> **Stated goal**: State how many lines of the entries hold the string "from". Reply with the number alone.

--- Begin ---

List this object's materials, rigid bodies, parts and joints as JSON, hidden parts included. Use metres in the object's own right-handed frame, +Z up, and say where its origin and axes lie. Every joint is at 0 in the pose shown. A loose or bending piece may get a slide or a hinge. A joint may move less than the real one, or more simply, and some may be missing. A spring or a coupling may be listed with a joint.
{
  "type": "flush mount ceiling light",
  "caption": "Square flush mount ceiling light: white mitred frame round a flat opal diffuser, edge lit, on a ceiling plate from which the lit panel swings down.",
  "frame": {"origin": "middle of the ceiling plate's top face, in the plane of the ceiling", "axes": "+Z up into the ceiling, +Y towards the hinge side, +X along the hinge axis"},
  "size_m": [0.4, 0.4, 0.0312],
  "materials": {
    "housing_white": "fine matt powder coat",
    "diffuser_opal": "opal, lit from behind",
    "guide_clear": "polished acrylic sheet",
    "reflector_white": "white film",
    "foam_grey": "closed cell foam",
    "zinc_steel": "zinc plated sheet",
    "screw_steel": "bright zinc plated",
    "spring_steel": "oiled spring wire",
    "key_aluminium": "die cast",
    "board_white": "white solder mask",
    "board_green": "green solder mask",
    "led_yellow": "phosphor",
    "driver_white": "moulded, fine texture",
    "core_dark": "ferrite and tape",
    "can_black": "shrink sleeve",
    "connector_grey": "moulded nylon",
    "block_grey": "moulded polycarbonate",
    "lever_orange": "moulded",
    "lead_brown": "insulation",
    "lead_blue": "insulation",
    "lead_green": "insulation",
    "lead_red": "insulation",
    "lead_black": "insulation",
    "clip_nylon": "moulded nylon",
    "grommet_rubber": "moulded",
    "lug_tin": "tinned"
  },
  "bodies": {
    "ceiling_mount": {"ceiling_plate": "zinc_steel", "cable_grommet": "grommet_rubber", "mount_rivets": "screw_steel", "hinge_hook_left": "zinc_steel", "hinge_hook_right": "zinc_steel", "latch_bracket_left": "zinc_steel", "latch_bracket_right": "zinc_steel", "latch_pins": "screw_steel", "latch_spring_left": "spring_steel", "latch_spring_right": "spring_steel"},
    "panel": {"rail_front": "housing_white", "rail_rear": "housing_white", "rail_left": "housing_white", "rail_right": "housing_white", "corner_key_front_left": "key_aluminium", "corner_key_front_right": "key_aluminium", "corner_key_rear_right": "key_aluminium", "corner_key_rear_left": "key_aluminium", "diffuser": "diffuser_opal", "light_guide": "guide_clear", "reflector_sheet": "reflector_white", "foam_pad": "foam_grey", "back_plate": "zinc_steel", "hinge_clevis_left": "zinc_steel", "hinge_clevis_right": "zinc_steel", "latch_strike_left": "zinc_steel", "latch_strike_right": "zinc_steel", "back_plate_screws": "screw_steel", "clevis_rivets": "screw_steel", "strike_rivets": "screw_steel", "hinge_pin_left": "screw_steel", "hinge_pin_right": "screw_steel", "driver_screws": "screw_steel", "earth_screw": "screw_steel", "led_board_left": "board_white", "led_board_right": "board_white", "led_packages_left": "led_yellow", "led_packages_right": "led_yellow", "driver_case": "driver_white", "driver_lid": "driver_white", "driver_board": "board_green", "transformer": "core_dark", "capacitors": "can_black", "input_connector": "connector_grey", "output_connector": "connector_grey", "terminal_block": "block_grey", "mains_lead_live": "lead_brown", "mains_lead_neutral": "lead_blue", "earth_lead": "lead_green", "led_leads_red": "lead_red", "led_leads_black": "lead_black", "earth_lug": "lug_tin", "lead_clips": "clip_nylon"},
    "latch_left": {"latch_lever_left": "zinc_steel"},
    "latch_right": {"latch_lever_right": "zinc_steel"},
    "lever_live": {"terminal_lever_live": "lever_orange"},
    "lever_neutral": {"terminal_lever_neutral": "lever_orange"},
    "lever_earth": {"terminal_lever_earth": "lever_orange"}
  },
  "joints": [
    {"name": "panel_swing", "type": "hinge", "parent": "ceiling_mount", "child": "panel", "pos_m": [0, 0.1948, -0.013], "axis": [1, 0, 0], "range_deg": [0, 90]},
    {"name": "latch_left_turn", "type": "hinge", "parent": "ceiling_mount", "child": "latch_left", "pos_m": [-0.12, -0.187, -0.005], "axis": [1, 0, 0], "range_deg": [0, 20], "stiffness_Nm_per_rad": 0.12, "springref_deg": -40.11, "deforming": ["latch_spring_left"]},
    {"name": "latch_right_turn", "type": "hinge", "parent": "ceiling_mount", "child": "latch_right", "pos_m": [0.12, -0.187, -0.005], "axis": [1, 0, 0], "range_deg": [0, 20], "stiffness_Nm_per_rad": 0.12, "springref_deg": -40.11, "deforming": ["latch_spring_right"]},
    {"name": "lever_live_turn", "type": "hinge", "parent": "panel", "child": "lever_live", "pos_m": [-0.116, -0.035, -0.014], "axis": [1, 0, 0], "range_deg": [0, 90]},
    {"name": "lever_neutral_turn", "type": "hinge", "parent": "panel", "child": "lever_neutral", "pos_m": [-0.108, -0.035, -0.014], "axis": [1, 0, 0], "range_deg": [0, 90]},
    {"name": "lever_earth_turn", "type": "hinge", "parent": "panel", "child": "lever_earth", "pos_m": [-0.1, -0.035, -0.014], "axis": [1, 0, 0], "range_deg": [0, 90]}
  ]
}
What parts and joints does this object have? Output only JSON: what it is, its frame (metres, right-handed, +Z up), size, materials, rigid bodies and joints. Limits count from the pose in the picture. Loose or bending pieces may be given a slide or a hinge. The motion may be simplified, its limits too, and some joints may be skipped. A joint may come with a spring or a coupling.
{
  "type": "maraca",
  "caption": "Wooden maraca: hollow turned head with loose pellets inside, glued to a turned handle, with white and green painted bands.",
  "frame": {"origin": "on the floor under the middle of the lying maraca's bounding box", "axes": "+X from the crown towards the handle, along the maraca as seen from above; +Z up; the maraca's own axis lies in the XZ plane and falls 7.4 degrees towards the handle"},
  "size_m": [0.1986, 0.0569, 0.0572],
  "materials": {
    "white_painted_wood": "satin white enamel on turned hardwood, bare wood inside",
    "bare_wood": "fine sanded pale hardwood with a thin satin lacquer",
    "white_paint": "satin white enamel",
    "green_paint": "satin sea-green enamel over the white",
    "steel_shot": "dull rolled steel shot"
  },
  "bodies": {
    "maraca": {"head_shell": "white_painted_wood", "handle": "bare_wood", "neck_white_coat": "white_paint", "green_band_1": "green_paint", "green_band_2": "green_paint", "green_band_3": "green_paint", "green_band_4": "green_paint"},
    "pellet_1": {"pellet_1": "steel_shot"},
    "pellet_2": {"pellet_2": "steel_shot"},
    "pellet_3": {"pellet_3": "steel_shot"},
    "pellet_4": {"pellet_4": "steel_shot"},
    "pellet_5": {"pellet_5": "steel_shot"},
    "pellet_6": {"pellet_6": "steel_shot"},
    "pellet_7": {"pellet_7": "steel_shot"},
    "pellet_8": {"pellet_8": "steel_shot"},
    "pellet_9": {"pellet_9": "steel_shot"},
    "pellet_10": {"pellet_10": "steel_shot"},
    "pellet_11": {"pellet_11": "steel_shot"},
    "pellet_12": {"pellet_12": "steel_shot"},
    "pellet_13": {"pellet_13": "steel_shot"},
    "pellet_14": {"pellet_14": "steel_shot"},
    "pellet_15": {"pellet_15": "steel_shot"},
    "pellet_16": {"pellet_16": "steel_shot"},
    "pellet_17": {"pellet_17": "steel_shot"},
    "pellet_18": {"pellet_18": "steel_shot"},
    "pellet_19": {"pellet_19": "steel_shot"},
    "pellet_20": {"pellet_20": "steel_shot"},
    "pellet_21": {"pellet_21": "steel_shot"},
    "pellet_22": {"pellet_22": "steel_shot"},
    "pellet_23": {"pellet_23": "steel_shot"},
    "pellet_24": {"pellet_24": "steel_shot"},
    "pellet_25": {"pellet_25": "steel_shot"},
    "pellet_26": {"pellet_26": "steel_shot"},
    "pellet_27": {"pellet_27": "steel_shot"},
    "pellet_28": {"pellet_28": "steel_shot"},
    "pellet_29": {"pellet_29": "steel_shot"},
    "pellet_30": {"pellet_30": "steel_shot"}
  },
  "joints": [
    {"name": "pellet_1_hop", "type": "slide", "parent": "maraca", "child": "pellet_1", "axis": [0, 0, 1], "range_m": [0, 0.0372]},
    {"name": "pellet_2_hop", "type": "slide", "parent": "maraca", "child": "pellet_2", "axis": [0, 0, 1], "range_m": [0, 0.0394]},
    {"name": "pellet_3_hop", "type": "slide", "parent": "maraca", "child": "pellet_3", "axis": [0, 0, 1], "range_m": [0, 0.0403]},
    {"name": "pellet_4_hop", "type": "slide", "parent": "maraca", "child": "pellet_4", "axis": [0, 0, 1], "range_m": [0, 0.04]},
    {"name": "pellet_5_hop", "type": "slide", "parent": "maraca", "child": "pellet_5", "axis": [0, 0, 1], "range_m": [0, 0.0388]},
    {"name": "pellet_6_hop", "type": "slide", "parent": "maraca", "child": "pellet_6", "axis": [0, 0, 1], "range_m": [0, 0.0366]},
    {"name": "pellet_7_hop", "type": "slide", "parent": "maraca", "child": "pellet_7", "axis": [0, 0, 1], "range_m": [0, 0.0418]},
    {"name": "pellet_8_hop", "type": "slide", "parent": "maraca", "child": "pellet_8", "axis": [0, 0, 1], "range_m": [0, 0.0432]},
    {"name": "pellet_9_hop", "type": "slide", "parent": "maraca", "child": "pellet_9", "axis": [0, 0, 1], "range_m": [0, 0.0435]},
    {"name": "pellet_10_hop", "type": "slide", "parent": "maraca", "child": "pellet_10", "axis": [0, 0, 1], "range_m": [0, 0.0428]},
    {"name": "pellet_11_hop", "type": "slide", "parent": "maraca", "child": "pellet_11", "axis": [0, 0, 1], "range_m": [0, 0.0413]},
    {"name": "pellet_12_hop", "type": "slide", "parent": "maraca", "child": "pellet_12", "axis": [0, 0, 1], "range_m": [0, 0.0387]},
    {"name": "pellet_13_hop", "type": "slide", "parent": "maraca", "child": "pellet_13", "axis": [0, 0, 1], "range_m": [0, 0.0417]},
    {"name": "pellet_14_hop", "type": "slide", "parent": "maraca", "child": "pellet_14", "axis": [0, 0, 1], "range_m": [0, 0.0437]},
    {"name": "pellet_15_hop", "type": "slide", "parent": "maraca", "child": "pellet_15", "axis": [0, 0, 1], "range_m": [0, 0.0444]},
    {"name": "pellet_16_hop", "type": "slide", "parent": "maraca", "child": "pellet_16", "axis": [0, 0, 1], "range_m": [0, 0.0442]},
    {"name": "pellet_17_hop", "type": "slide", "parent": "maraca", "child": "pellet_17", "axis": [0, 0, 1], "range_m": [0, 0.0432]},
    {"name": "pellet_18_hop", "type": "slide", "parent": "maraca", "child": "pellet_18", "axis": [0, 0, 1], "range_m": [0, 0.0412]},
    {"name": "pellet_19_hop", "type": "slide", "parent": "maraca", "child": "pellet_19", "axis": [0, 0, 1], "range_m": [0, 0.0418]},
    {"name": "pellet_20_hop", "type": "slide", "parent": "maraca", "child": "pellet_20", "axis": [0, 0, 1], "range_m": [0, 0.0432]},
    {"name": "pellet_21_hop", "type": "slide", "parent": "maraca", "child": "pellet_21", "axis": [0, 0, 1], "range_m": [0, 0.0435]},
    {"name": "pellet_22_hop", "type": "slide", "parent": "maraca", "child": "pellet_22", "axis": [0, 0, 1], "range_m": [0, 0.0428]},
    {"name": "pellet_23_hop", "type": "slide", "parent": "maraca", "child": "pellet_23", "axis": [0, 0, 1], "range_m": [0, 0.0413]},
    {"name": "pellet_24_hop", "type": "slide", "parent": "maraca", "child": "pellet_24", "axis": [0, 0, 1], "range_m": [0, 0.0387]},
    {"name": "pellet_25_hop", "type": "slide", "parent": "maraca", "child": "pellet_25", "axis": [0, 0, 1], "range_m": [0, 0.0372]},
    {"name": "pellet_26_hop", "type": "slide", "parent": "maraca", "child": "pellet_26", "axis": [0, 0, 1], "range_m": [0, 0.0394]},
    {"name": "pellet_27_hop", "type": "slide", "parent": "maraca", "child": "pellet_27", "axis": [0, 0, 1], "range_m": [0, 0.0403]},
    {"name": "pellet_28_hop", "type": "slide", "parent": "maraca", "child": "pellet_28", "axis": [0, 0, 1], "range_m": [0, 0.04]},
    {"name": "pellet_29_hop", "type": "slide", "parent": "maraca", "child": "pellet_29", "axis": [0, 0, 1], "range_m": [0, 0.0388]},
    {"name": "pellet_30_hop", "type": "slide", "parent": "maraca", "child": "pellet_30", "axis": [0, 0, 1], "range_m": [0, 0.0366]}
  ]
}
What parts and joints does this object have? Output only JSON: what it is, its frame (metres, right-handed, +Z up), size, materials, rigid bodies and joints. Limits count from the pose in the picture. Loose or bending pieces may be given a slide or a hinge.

--- End ---

> **Correct response**: 5